Faavae, a 5-8 senior guard/forward, was one of the most versatile players in the BIIF and often carried the Warriors on offense. She scored 10 points per game, but it was her tough defense, rebounding and leadership that just added to her value for Waiakea.
“Sefulu is the best defensive player I’ve had in the 10 years I’ve coached Waiakea,” Warrior coach Grant Kauhi said. “She averaged four steals a game this year and led us in steals all four years. She meant a lot to our team this year. She is very unselfish and provided us with a lot of leadership. She set the tone for our team.”

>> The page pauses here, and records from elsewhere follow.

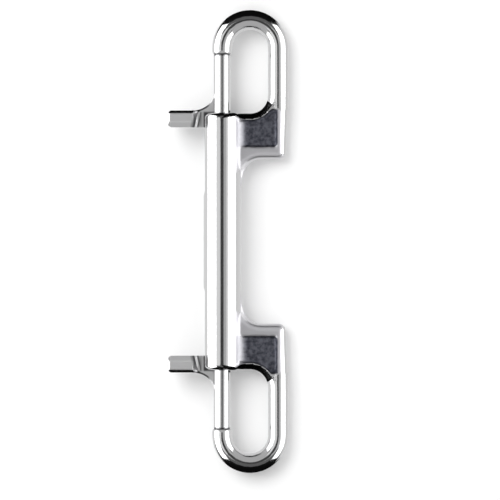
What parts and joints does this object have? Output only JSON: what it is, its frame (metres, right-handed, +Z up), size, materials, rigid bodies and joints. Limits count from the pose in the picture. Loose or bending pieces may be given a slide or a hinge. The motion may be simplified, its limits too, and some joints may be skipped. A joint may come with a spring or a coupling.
{
  "type": "double ended bolt snap",
  "caption": "Steel snap with a hook at each end of a straight barrel, each closed by a sprung sliding bolt with a side thumb lever.",
  "frame": {"origin": "on the surface that the snap lies on, under the centre of its outline seen from above", "axes": "+Y along the barrel towards the upper hook, +X from the thumb levers towards the hooks' outer limbs, +Z up from the surface"},
  "size_m": [0.0298, 0.115, 0.0092],
  "materials": {
    "cast_steel": "polished",
    "bolt_steel": "polished",
    "spring_wire": "satin"
  },
  "bodies": {
    "body": {"body": "cast_steel", "upper_spring": "spring_wire", "lower_spring": "spring_wire"},
    "upper_bolt": {"upper_bolt": "bolt_steel"},
    "lower_bolt": {"lower_bolt": "bolt_steel"}
  },
  "joints": [
    {"name": "upper_bolt_slide", "type": "slide", "parent": "body", "child": "upper_bolt", "axis": [0, -1, 0], "range_m": [0, 0.015], "stiffness_N_per_m": 450, "springref_m": -0.006, "deforming": ["upper_spring"]},
    {"name": "lower_bolt_slide", "type": "slide", "parent": "body", "child": "lower_bolt", "axis": [0, 1, 0], "range_m": [0, 0.015], "stiffness_N_per_m": 450, "springref_m": -0.006, "deforming": ["lower_spring"]}
  ]
}
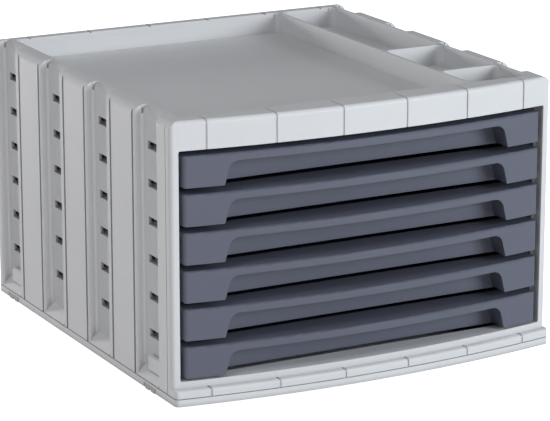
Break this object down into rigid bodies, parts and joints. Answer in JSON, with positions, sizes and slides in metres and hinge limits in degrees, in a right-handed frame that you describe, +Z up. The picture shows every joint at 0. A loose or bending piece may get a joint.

Waiakea’s Shaila Apele led the All-East second team and was joined by Kamehameha’s Namele Naipo-Arsiga, Waiakea’s Kaydee Rapozo, Pahoa’s Randi Berinobis and Keaau’s Maedina Ongais-Kilaulani.
Apele, a 5-9 junior forward, provided the public-school Warriors steady rebounding, defense and in-the-paint scoring; Naipo-Arsiga, a 5-1 senior guard, gave the private-school Warriors solid ballhandling, defense and scoring; Rapozo, a 5-3 guard, provided Waiakea with consistent ballhandling, defense and a deadly 3-point shot; Berinobis, a 5-9 junior, gave the Daggers a potent scorer and rebounder and steady defender; and Ongais-Kilaulani, a 5-3 senior, provided the Cougars with strong backcourt play, scoring and hustling defense.
Hilo’s Ben Pana was selected East Hawaii’s Coach of the Year. He led the Vikings to an unbeaten record in the East and a runner-up finish to BIIF Division I champion Konawaena. He started a junior, a sophomore and three freshmen on a talented squad.
“For me, I want to share the Coach of the Year award with my staff,” Pana said. “This is not a one-person award; it’s a staff award. All my assistants worked hard to get the team to where it is — to have the year we had.”
Hilo went on to place third in the state Division I tournament on Oahu. State powerhouse Konawaena fell to Kamehameha-Oahu in the state title game. Pana was assisted by Gavien DeMello, Aaron Kaleo, Lindsey Iyo, Emma Pedro and Dave Baldwin, the Vikings’ conditioning guru.
Editor’s note: The All-BIIF teams were selected through balloting of the league coaches, under league coordinator Kalei Namohala.